Analyzing Trucking Profitability: Cost, Revenue, and Profit per Mile
The Freight Cost per Mile Calculator provides a comprehensive financial snapshot for trucking operations, allowing you to calculate key metrics like profit per mile, cost per mile (CPM), revenue per mile (RPM), profit margin, and operating ratio. This tool is indispensable for owner-operators and fleet managers to understand their true profitability, optimize pricing strategies, and identify areas for cost reduction. For example, a truck generating $150,000 in annual revenue over 100,000 miles with $136,000 in costs yields a profit of $0.14 per mile, highlighting the tight margins in the industry.
The Financial Engine of Commercial Trucking
In the competitive world of commercial trucking, understanding your financial performance on a per-mile basis is the bedrock of sustainable business. Every mile driven incurs costs, and every load hauled generates revenue. The ability to precisely measure these factors allows carriers to make informed decisions about freight rates, route optimization, and operational efficiency. Without a clear picture of profit per mile, a trucking business risks operating at a loss, unaware of the financial bleed.
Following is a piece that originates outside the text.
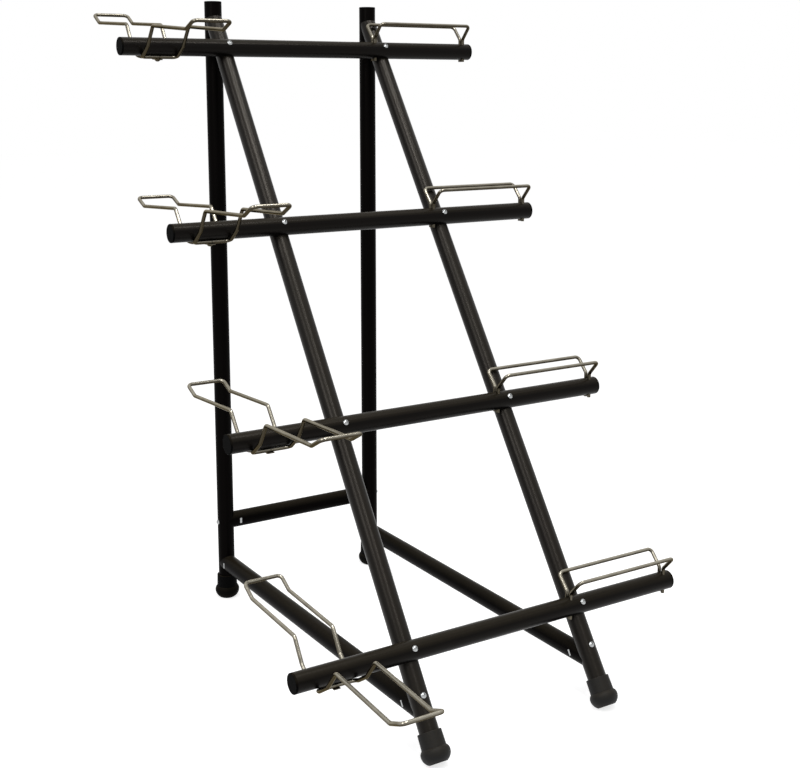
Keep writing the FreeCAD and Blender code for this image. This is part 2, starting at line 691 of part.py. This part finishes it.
bar_bolts = []
bar_washers = []
bar_nuts = []
for level_name, level, dip in LEVELS:
    for side_name, side in BOTH_SIDES:
        name = f"{level_name}_{side_name}"
        axis_point = bar_bolt_axis_point(side, level)
        head_distance = sizes.bar_seat_offset + tube_radius + sizes.bolt_seat_gap
        washer_distance = tube_radius + sizes.bolt_seat_gap
        nut_distance = washer_distance + sizes.washer_thickness + sizes.bolt_seat_gap
        reach = head_distance + nut_distance + sizes.nut_height + sizes.bolt_tip_length
        bar_bolts.append(bolt(f"{name}_bar_bolt", f"{reach}",
                              axis_point + leg_front * head_distance, leg_front))
        bar_washers.append(washer(f"{name}_bar_washer", "sizes.washer_diameter",
                                  "sizes.washer_thickness",
                                  axis_point - leg_front * washer_distance, -leg_front))
        bar_nuts.append(hex_nut(f"{name}_bar_nut",
                                axis_point - leg_front * nut_distance, -leg_front))
group("bar_bolts", bar_bolts)
group("bar_washers", bar_washers)
group("bar_nuts", bar_nuts)


def frame_joint(label, nut_centre, nut_axis, direction, seat_distance_to_nut):
    """A bolt through one tube into the nut bar in the end of another."""
    reach = seat_distance_to_nut + sizes.cross_nut_thickness / 2 + sizes.bolt_tip_length
    head = nut_centre + direction * seat_distance_to_nut
    screw = bolt(f"{label}_bolt", f"{reach}", head, direction)
    nut = cross_nut(f"{label}_nut", nut_centre, nut_axis, direction)
    return screw, nut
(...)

This detailed analysis helps ensure that the revenue generated not only covers all expenses but also provides a healthy profit margin for reinvestment and growth.
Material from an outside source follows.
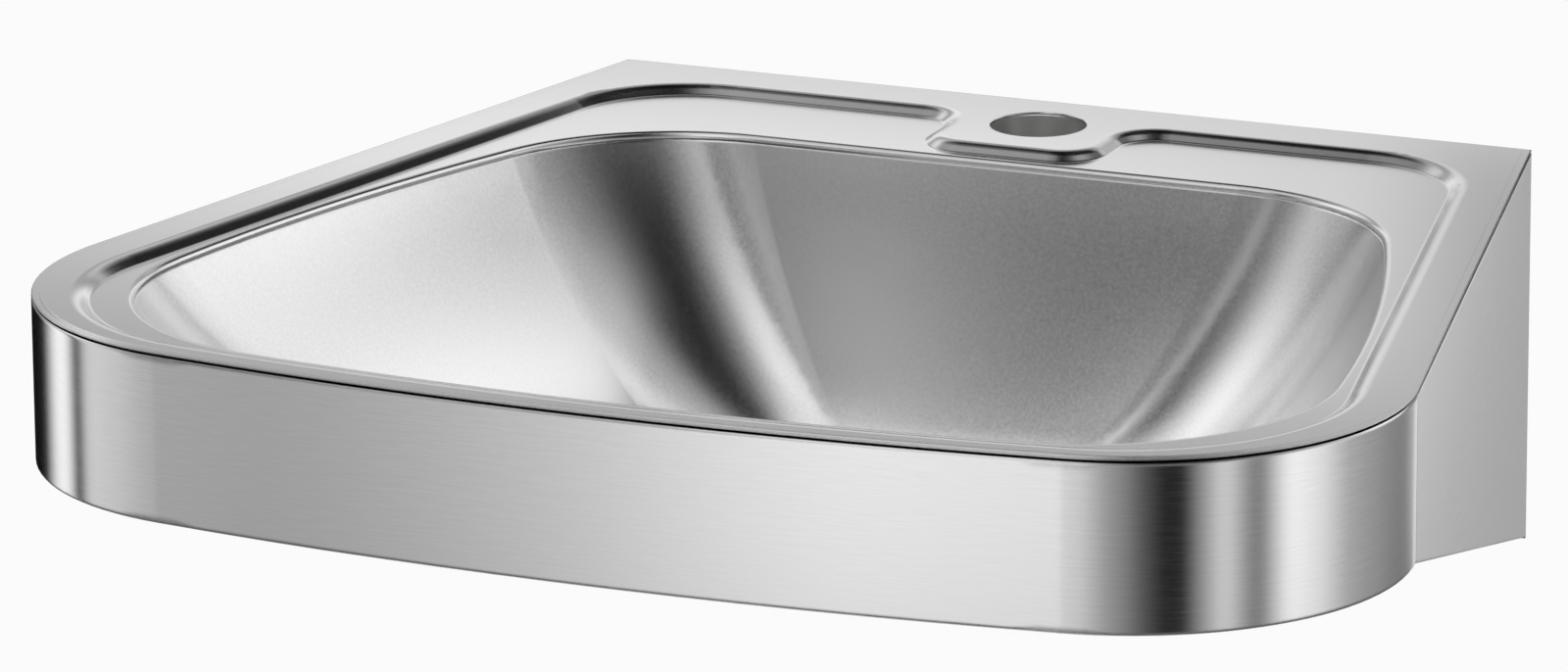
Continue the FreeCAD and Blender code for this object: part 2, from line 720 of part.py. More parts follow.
def make_right_cheek():
    """Flat side plate with its returns, drawn along the leaning side of the deck."""
    body = new_body("cheek_plate")
    turn = QUARTER_TURN - s.flare_degrees
    body.Placement = FreeCAD.Placement(V(0, 0, 0), FreeCAD.Rotation(V(0, 0, -1), turn.value))
    body.setExpression("Placement.Base.x", s.half_width.text)
    body.setExpression("Placement.Rotation.Angle", turn.text + " * 1deg")
    slope = Amount(degrees(atan2(s.cheek_foot.value - s.apron_foot.value, s.side_run.value)),
                   "(atan((%s) / (%s)) / 1deg)" % ((s.cheek_foot - s.apron_foot).text,
                                                  s.side_run.text))
    rise = s.apron_sheet / cosine(slope)
    top = -s.deck_sheet
    plate = new_sketch(body, "side", "XZ_Plane")
    polygon(plate, [(NOTHING, top), (NOTHING, -s.cheek_foot), (s.side_run, -s.apron_foot),
                    (s.side_run, top)])
    pad(body, plate, s.apron_sheet)
    top_return = new_sketch(body, "top_return", "XZ_Plane")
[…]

Calculating Key Performance Indicators for Trucking
This calculator breaks down the complex financial picture of a trucking operation into actionable per-mile metrics, based on annual totals.
total operating cost = fuel + wages + insurance + maintenance + truck payment
cost per mile (CPM) = total operating cost / total annual miles
revenue per mile (RPM) = total annual revenue / total annual miles
profit per mile = RPM - CPM
net annual profit = total annual revenue - total operating cost
profit margin (%) = (net annual profit / total annual revenue) × 100
operating ratio (%) = (total operating cost / total annual revenue) × 100
These formulas provide a clear, standardized way to assess financial health and make data-driven decisions for your trucking business.
Assessing an Owner-Operator's Annual Performance: A Worked Example
Consider an owner-operator who compiles their financial data for the past year:
- Total Annual Revenue: $150,000.
- Total Annual Miles: 100,000 miles.
- Annual Fuel Cost: $40,000.
- Driver Wages (self-paid): $60,000.
- Insurance: $8,000.
- Maintenance & Repairs: $10,000.
- Truck Payment: $18,000.
Let's calculate the key metrics:
- Total Operating Cost: $40,000 + $60,000 + $8,000 + $10,000 + $18,000 = $136,000.
- Cost per Mile (CPM): $136,000 / 100,000 miles = $1.36/mile.
- Revenue per Mile (RPM): $150,000 / 100,000 miles = $1.50/mile.
- Profit per Mile: $1.50 - $1.36 = $0.14/mile.
- Net Annual Profit: $150,000 - $136,000 = $14,000.
- Profit Margin: ($14,000 / $150,000) × 100 = 9.3%.
- Operating Ratio: ($136,000 / $150,000) × 100 = 90.7%.
This owner-operator achieves a $0.14 profit per mile and a 9.3% profit margin, with an operating ratio just above the typical 90% benchmark, indicating room for cost optimization.
Financial Metrics for Commercial Auto Fleets
For commercial auto fleets, particularly in the trucking sector, financial metrics extend beyond simple profit and loss to encompass operational efficiency. The operating ratio (OR) is a crucial measure, typically targeted below 85% for a healthy business, signaling strong cost control. Fuel efficiency, often measured in miles per gallon (MPG) or liters per 100 km, directly impacts the fuel cost per mile, which can account for 25-35% of total operating expenses. For 2025, with fluctuating fuel prices, even a 1 MPG improvement can translate to thousands of dollars in annual savings for a high-mileage fleet. Additionally, driver retention rates and maintenance scheduling play a significant role in managing overall costs and ensuring consistent revenue generation.
Regulatory and Standards Context for Trucking Finances
The financial performance of trucking operations is heavily influenced by various regulatory and industry standards. The Federal Motor Carrier Safety Administration (FMCSA) sets strict rules regarding hours of service, vehicle maintenance, and driver qualifications, all of which impact operational costs and efficiency. For example, compliance with electronic logging device (ELD) mandates directly affects driver scheduling and, consequently, wage expenses. Tax regulations, such as the International Fuel Tax Agreement (IFTA), require precise tracking of fuel purchases and mileage by state, influencing fuel cost calculations. Furthermore, industry financial reporting standards, like those used by the American Trucking Associations (ATA), provide benchmarks for profit margins (often 5-10% for well-run operations) and operating ratios, allowing carriers to compare their performance against sector averages and identify areas for improvement or compliance.